Required work> Repeat the material in full. Keep every line exactly as it is.

Dataset extract>
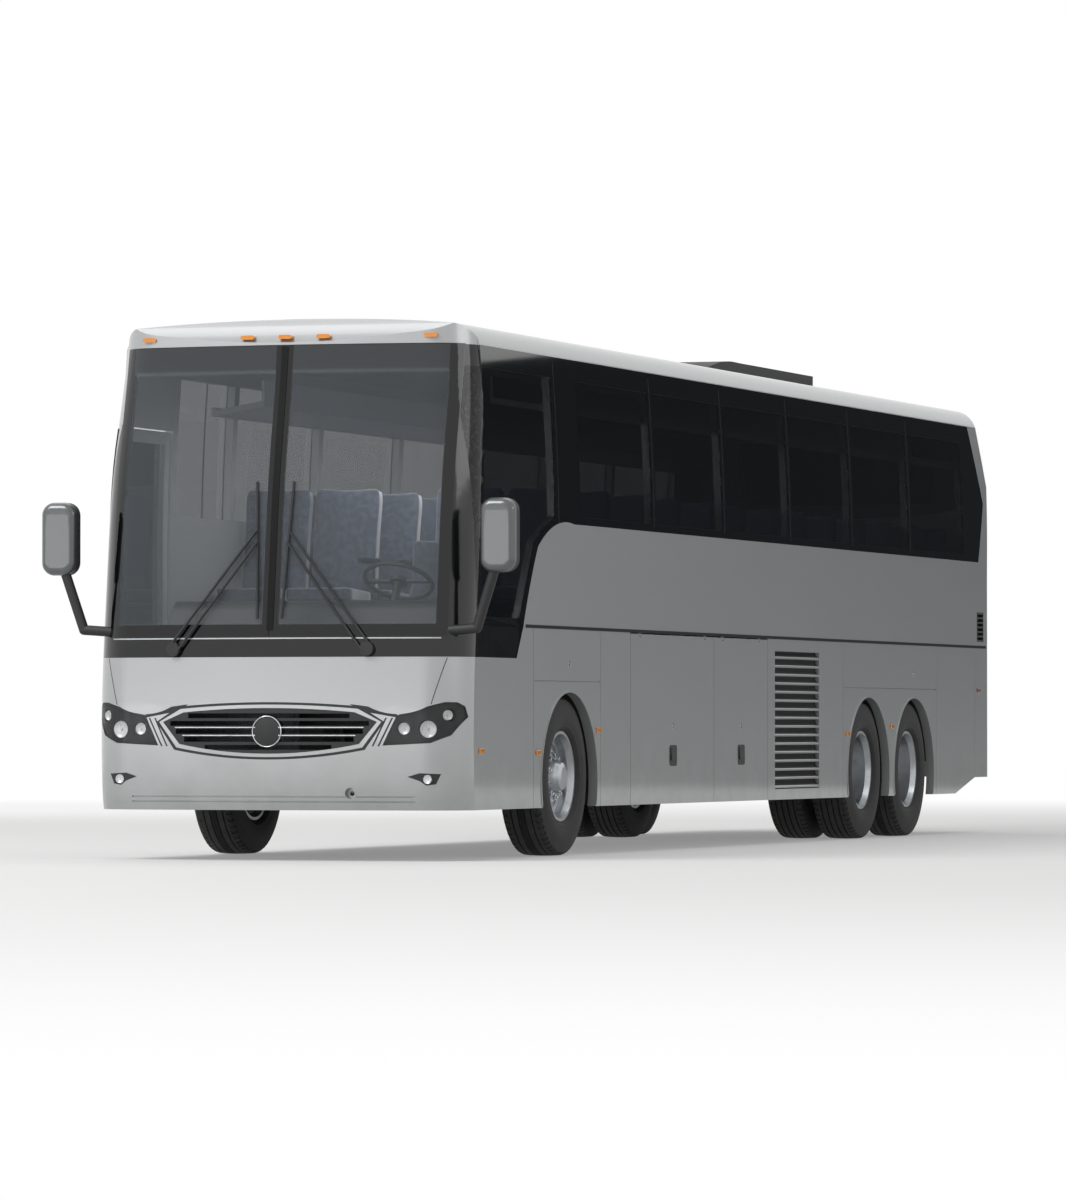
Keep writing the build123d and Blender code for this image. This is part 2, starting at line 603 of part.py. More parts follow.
# Fog lamps: a round lens in a black wing let into the bumper
FOG_X = 1070
FOG_Z = 532
FOG_RADIUS = 32
fog_y = FRONT_Y + front_depth(FOG_X) + rake_at(FOG_Z)
fog_lens = rod(FOG_X, fog_y + 8, FOG_Z, FOG_RADIUS, 36, "Y")
fog_wing = front_skin & along(AHEAD_Y, NOSE_REAR, (940, 548), (1020, 520), (1060, 492), (1120, 500),
                              (1150, 566), (1020, 572))
fog_wing = fog_wing - fog_lens
save("grille", bars, inlays)
save("lamp_housings", both_sides(housing), both_sides(fog_wing))
save("head_lamps", both_sides(cover), both_sides(fog_lens))

# Bumper: what is left of the nose below the windscreen's mask, with two grooves across its foot
bumper = (nose & block(-HALF, HALF, AHEAD_Y, CORNER_Y, SKIRT_Z, PANEL_Z1)) - front_panel
bumper = bumper - [hexagon(0), *both_sides(lamp_block), *both_sides(fog_wing), *both_sides(fog_lens),
                   *inlays]
CREASE_HALF = 980
creases = [block(-CREASE_HALF, CREASE_HALF, AHEAD_Y, NOSE_REAR, z - SEAM, z + SEAM) - front_core
           for z in (386, 418)]
bumper = bumper - creases
bumper = with_tow_socket(bumper + door_lugs, FRONT_Y + FRONT_TOW_DEPTH, FRONT_TOW_Z, 1)
save("front_bumper", bumper)

# Mask round the windscreen, the two panes and the roof
screen = front_skin & block(-GLASS_HALF, GLASS_HALF, AHEAD_Y, CORNER_Y + 260, GLASS_Z0, GUTTER_Z - 6)
screen = screen - doorway
screen_hole = block(-GLASS_HALF + 70, GLASS_HALF - 70, AHEAD_Y, CORNER_Y + 400, GLASS_Z0 + 50,
                    GUTTER_Z - 110)
mask_area = block(-HALF, HALF, AHEAD_Y, CORNER_Y, PANEL_Z1, GUTTER_Z) + screen_zone
mask = ((whole_shell & mask_area) - screen) - screen_hole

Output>
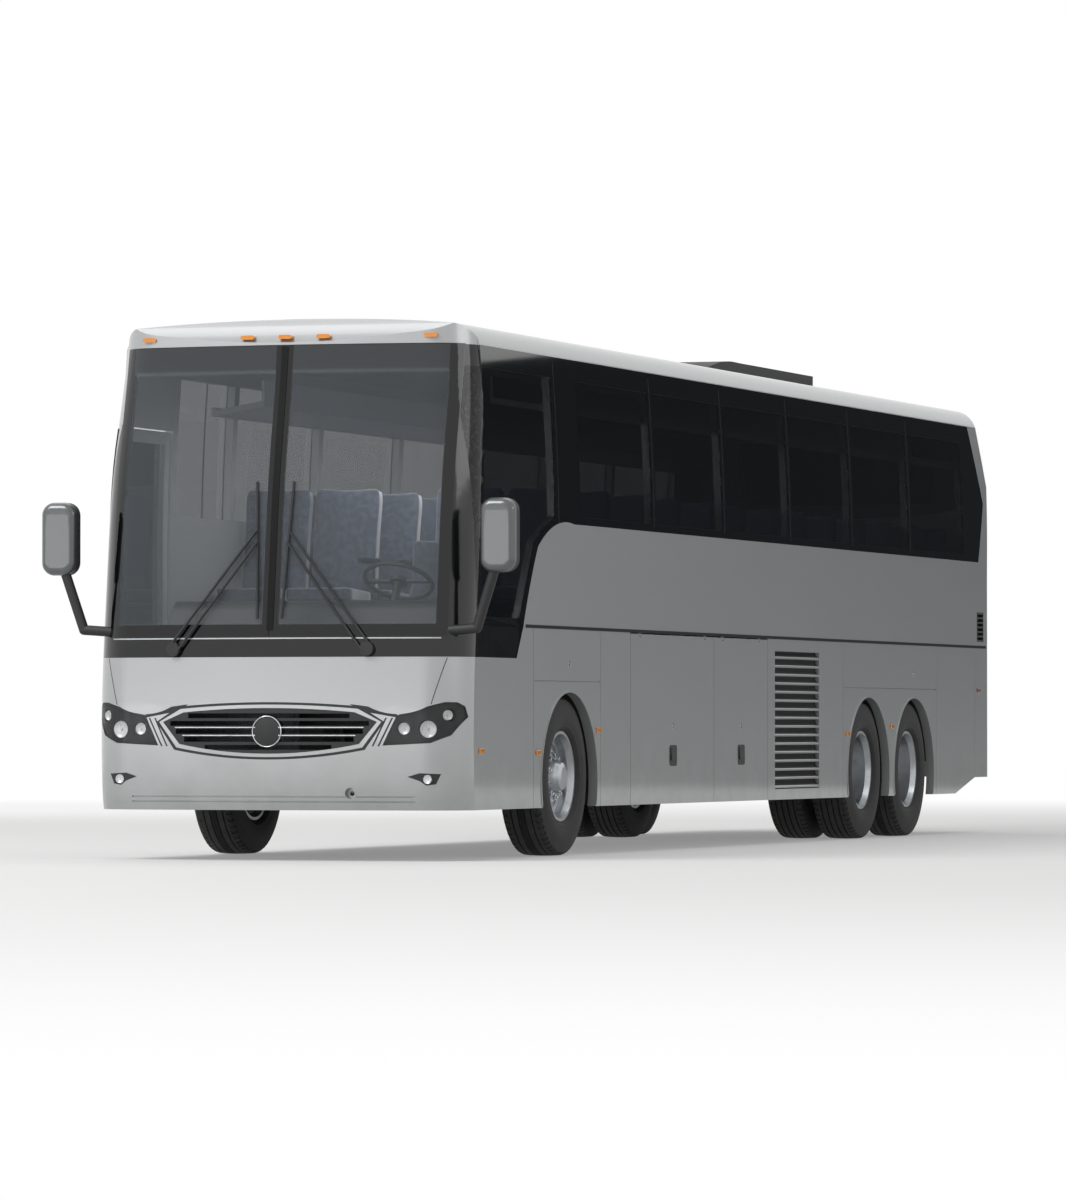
Keep writing the build123d and Blender code for this image. This is part 2, starting at line 603 of part.py. More parts follow.
# Fog lamps: a round lens in a black wing let into the bumper
FOG_X = 1070
FOG_Z = 532
FOG_RADIUS = 32
fog_y = FRONT_Y + front_depth(FOG_X) + rake_at(FOG_Z)
fog_lens = rod(FOG_X, fog_y + 8, FOG_Z, FOG_RADIUS, 36, "Y")
fog_wing = front_skin & along(AHEAD_Y, NOSE_REAR, (940, 548), (1020, 520), (1060, 492), (1120, 500),
                              (1150, 566), (1020, 572))
fog_wing = fog_wing - fog_lens
save("grille", bars, inlays)
save("lamp_housings", both_sides(housing), both_sides(fog_wing))
save("head_lamps", both_sides(cover), both_sides(fog_lens))

# Bumper: what is left of the nose below the windscreen's mask, with two grooves across its foot
bumper = (nose & block(-HALF, HALF, AHEAD_Y, CORNER_Y, SKIRT_Z, PANEL_Z1)) - front_panel
bumper = bumper - [hexagon(0), *both_sides(lamp_block), *both_sides(fog_wing), *both_sides(fog_lens),
                   *inlays]
CREASE_HALF = 980
creases = [block(-CREASE_HALF, CREASE_HALF, AHEAD_Y, NOSE_REAR, z - SEAM, z + SEAM) - front_core
           for z in (386, 418)]
bumper = bumper - creases
bumper = with_tow_socket(bumper + door_lugs, FRONT_Y + FRONT_TOW_DEPTH, FRONT_TOW_Z, 1)
save("front_bumper", bumper)

# Mask round the windscreen, the two panes and the roof
screen = front_skin & block(-GLASS_HALF, GLASS_HALF, AHEAD_Y, CORNER_Y + 260, GLASS_Z0, GUTTER_Z - 6)
screen = screen - doorway
screen_hole = block(-GLASS_HALF + 70, GLASS_HALF - 70, AHEAD_Y, CORNER_Y + 400, GLASS_Z0 + 50,
                    GUTTER_Z - 110)
mask_area = block(-HALF, HALF, AHEAD_Y, CORNER_Y, PANEL_Z1, GUTTER_Z) + screen_zone
mask = ((whole_shell & mask_area) - screen) - screen_hole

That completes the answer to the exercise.